Teza Technologies, the Chicago-based high-frequency trading firm founded by Misha Malyshev, is planning to re-invent itself as a hedge fund with a quantitative slant. The firm is pursuing this change in strategy in order to be able to take on additional risk capital, presumably a sign that it wants to increase the holding periods of its positions. The hedge fund part of its business, Teza Capital Management, was started two years ago in October 2014 and already contains a sizeable 1.5 billion USD.
A capital pool of this size certainly allows the firm to harvest less certain alpha sources which have more volatility. That type of trading obviously requires more patience to ride out as opposed to the fairly consistent revenue streams earned at higher frequencies.

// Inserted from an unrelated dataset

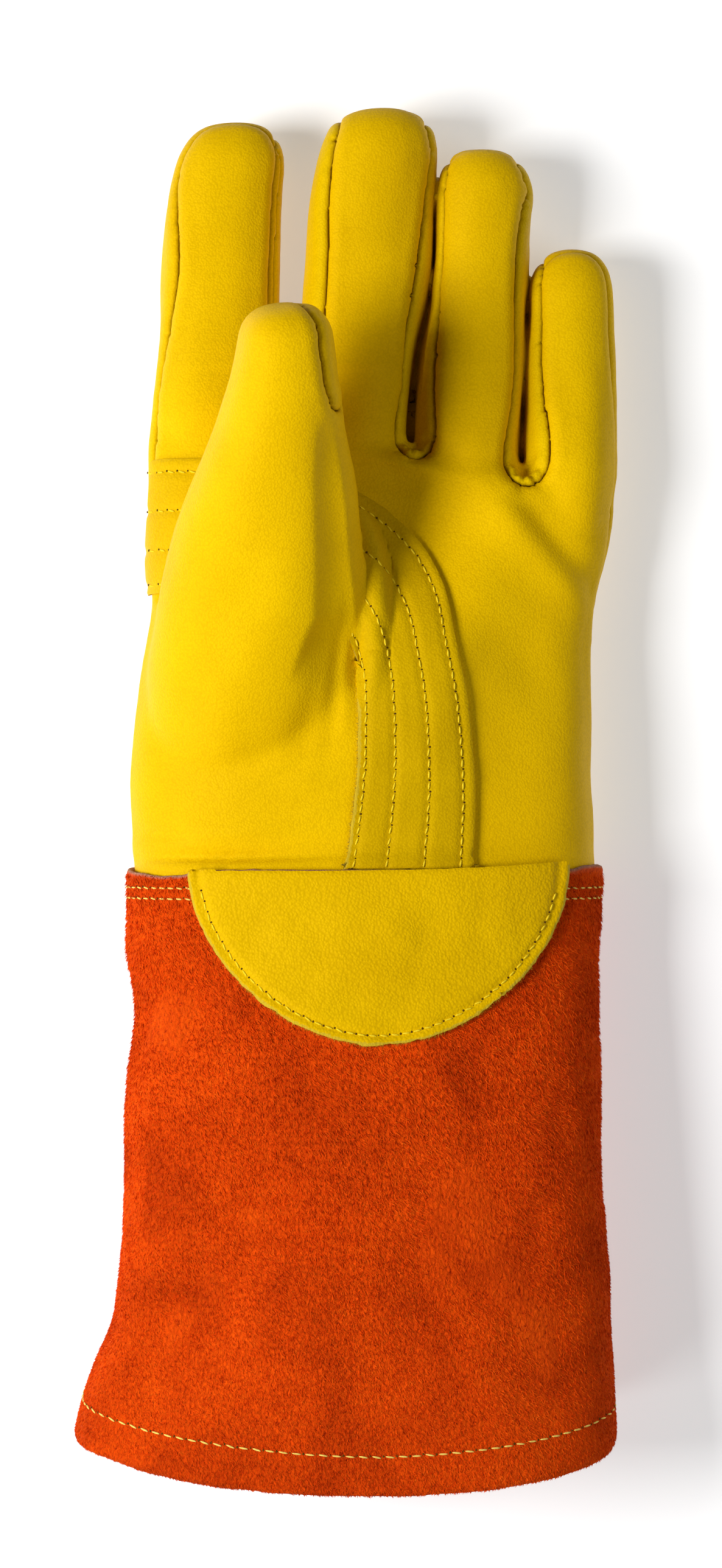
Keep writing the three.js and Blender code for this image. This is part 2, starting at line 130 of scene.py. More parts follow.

Asked about this, the firm's founder confirmed that he saw the future of the firm in the asset management industry.
According to news sources, Teza's net trading income has been shrinking over the years, in line with the general HFT industry trend of declining profitability. At some point the firm had an annual net trading income of 250 million USD. Supposedly 2016 was more or less break-even for the firm after making 80 million USD the year before.
With a staff of about 100 people and a far flung infrastructure to support its high-frequency business, the cost pressure seems to be taking a toll. At one stage the firm even operated its own microwave network to beat competitors to the exchange matching engines.